* [WHAT IS REQUIRED]: Look below for the line containing "for number, x"; from there through the line containing "points = [vertex.co", both lines included, please set down each line exactly and nothing else.

* [DATA EXTRACT]:
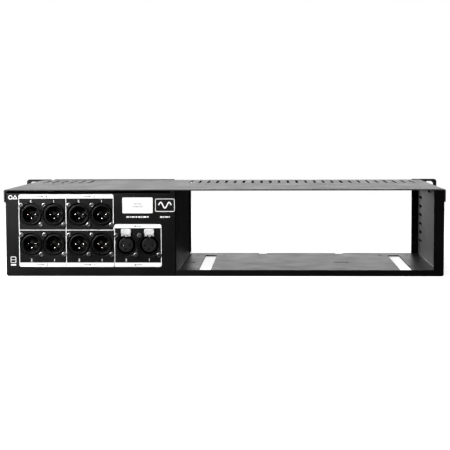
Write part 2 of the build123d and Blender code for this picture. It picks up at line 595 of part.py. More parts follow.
def input_transformer(x):
    """Screened can on a round foot."""
    w, foot_r, can_r, height = 88, 18.0, 16.0, 34
    can = rod_z(x, w, MAIN_BOARD_TOP, MAIN_BOARD_TOP + 3, foot_r)
    can += rod_z(x, w, MAIN_BOARD_TOP, MAIN_BOARD_TOP + height, can_r)
    return fillet(can.faces().sort_by(Axis.Z)[-1].edges(), 1.5)


def split_resistors():
    """Four rows of four resistors that share each channel among its outputs."""
    r, length = 1.2, 7
    return [rod_x(x, x + length, w, MAIN_BOARD_TOP + r, r)
            for x in (92.0, 112.0, 132.0, 152.0) for w in (118.0, 124.0, 130.0, 136.0)]


def ribbon_headers():
    """Box headers at both ends of the two ribbon cables."""
    top = MAIN_BOARD_TOP + HEADER_HEIGHT
    rear_face, front_face = REAR_BOARD_FACE, FRONT_BOARD_W - SEAT
    return [slab(121, 151, rear_face, rear_face + HEADER_HEIGHT, *HEADER_Z),
            slab(121, 151, 56, 64, MAIN_BOARD_TOP, top),
            slab(123, 149, front_face - HEADER_HEIGHT, front_face, *HEADER_Z),
            slab(123, 149, 160, 168, MAIN_BOARD_TOP, top)]


def ribbon(points, width):
    """Flat cable: a thin band along a rounded path of (distance from the rear, height) points."""
    path = FilletPolyline(*[(REAR_Y - w, z) for w, z in points], radius=4)
    band = trace(path, line_width=RIBBON_THICKNESS)
    side = Plane(origin=(MODULE_MIDDLE - 1.1 - width / 2, 0, 0), x_dir=(0, 1, 0), z_dir=(1, 0, 0))
    return extrude(side * band, width)


def rear_ribbon_cable():
    start, low = REAR_BOARD_FACE + HEADER_HEIGHT + SEAT, MAIN_BOARD_TOP + HEADER_HEIGHT + SEAT
    return ribbon([(start, CABLE_Z), (46, CABLE_Z), (60, 36), (60, low)], 26)


def front_ribbon_cable():
    start, low = FRONT_BOARD_W - 2 * SEAT - HEADER_HEIGHT, MAIN_BOARD_TOP + HEADER_HEIGHT + SEAT
    return ribbon([(start, CABLE_Z), (178, CABLE_Z), (164, 34), (164, low)], 22)


# --- screws ---------------------------------------------------------------------------------------
def chassis_screws():
    places = [facing(x, w, 0, DOWN) for x, w in FOOT_SCREWS + SUBPANEL_FLOOR_SCREWS]
    places += [facing(HALF, w, z, OUT_PLUS_X) for w, z in WALL_SCREWS]
    places += [facing(PARTITION_X - TRAY_SHEET, w, z, OUT_MINUS_X) for w, z in PARTITION_SCREWS]
    return [place * countersunk_screw(4.5) for place in places]


def cover_screws():
    return [facing(side * COVER_OUTSIDE, w, COVER_SCREW_Z, OUT_PLUS_X if side > 0 else OUT_MINUS_X)
            * countersunk_screw(4.8) for side, w in COVER_SCREWS]


def rack_ear_screws():
    face = DEPTH + EAR_THICKNESS
    return [facing(side * EAR_SCREW_X, face, z, OUT_FRONT) * countersunk_screw(6.0)
            for side, z in EAR_SCREWS]


def faceplate_screws():
    front = DEPTH + FACEPLATE_THICKNESS
    return [facing(x, front, z, OUT_FRONT) * button_screw(7.0, 2.9, 1.7) for x, z in FACEPLATE_SCREWS]


def socket_screws():
    return [facing(x + sign * SCREW_OFFSET, 0, z + sign * SCREW_OFFSET, OUT_REAR) * button_screw(9.0)
            for x, z in SOCKETS for sign in (-1, 1)]


def main_board_screws():
    return [facing(x, w, MAIN_BOARD_Z + BOARD, UP) * button_screw(5.0, 2.6, 1.5, THREAD_R)
            for x, w in STANDOFFS]


def front_board_screws():
    return [facing(x, FRONT_BOARD_W, z, OUT_REAR) * button_screw(5.0, 2.6, 1.5, THREAD_R)
            for x, z in SPACERS]


# --- assembly -------------------------------------------------------------------------------------
parts = {
    "chassis_tray": chassis_tray(),
    "top_cover": top_cover(),
    "module_housing": module_housing(),
    "front_subpanel": front_subpanel(),
    "module_faceplate": module_faceplate(),
    "rack_ear_left": rack_ear(1),
    "rack_ear_right": rack_ear(-1),
    "output_socket_pins": [output_pin(*p) for x, z in OUTPUTS.values() for p in contacts(x, z)],
    "input_socket_contacts": [input_contact(*p) for x, z in INPUTS.values() for p in contacts(x, z)],
    "chassis_screws": chassis_screws(),
    "cover_screws": cover_screws(),
    "rack_ear_screws": rack_ear_screws(),
    "faceplate_screws": faceplate_screws(),
    "socket_screws": socket_screws(),
    "rear_board": rear_board(),
    "main_board": main_board(),
    "front_board": front_board(),
    "main_board_standoffs": [standoff(*p) for p in STANDOFFS],
    "front_board_spacers": [spacer(*p) for p in SPACERS],
    "main_board_screws": main_board_screws(),
    "front_board_screws": front_board_screws(),
    "split_resistors": split_resistors(),
    "ribbon_headers": ribbon_headers(),
    "rear_ribbon_cable": rear_ribbon_cable(),
    "front_ribbon_cable": front_ribbon_cable(),
    "pot_nuts": [pot_nut(x) for x in KNOBS.values()],
    "output_switches": [output_switch(x) for x in BUTTONS.values()],
    "input_transformer_left": input_transformer(168.0),
    "input_transformer_right": input_transformer(106.0),
}
for name, (x, z) in OUTPUTS.items():
    parts[f"output_socket_{name}"] = output_socket(x, z)
for name, (x, z) in INPUTS.items():
    parts[f"input_socket_{name}"] = input_socket(x, z)
    parts[f"input_insert_{name}"] = input_insert(x, z)
    parts[f"input_latch_{name}"] = input_latch(x, z)
    parts[f"input_latch_spring_{name}"] = latch_spring(x, z)
for name, x in KNOBS.items():
    parts[f"level_pot_{name}"] = level_pot(x)
    parts[f"level_shaft_{name}"] = level_shaft(x)
    parts[f"level_knob_{name}"] = level_knob(x)
for number, x in BUTTONS.items():
    parts[f"output_button_{number}"] = output_button(x)

os.makedirs("parts", exist_ok=True)
for name, shape in parts.items():
    if isinstance(shape, list):
        shape = Compound(children=[solid for piece in shape for solid in piece.solids()])
    export_step(shape, f"parts/{name}.step")
print(len(parts), "nodes written")
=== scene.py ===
import math
import json

import bmesh
import bpy
from mathutils import Matrix, Vector


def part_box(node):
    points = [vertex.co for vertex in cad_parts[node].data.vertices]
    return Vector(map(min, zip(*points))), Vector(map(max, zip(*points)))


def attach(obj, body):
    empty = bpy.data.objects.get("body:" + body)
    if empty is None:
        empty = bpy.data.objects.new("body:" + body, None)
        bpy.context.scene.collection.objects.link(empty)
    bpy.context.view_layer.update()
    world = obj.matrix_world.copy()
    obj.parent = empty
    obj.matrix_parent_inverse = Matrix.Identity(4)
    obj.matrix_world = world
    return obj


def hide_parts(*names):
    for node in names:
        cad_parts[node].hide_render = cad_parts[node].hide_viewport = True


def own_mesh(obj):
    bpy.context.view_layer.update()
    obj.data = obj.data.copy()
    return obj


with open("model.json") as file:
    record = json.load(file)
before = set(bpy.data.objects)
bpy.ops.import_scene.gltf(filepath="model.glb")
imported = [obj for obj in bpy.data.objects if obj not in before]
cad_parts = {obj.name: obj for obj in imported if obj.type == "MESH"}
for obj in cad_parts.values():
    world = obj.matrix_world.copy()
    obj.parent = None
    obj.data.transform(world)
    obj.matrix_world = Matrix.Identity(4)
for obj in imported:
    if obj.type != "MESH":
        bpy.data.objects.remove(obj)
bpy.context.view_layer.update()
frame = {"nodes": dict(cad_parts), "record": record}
NODES = frame["nodes"]
MM = 0.001

# --- places taken from the frame ------------------------------------------------------------------
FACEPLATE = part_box("module_faceplate")
REAR_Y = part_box("module_housing")[1].y     # outer face of the rear panel
FRONT_Y = FACEPLATE[0].y                   # outer face of the faceplate
OUTPUT_NAMES = [f"{n}_{side}" for n in (4, 3, 2, 1) for side in ("right", "left")]
INPUT_NAMES = ["right", "left"]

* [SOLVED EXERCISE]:
for number, x in BUTTONS.items():
    parts[f"output_button_{number}"] = output_button(x)

os.makedirs("parts", exist_ok=True)
for name, shape in parts.items():
    if isinstance(shape, list):
        shape = Compound(children=[solid for piece in shape for solid in piece.solids()])
    export_step(shape, f"parts/{name}.step")
print(len(parts), "nodes written")
=== scene.py ===
import math
import json

import bmesh
import bpy
from mathutils import Matrix, Vector


def part_box(node):
    points = [vertex.co for vertex in cad_parts[node].data.vertices]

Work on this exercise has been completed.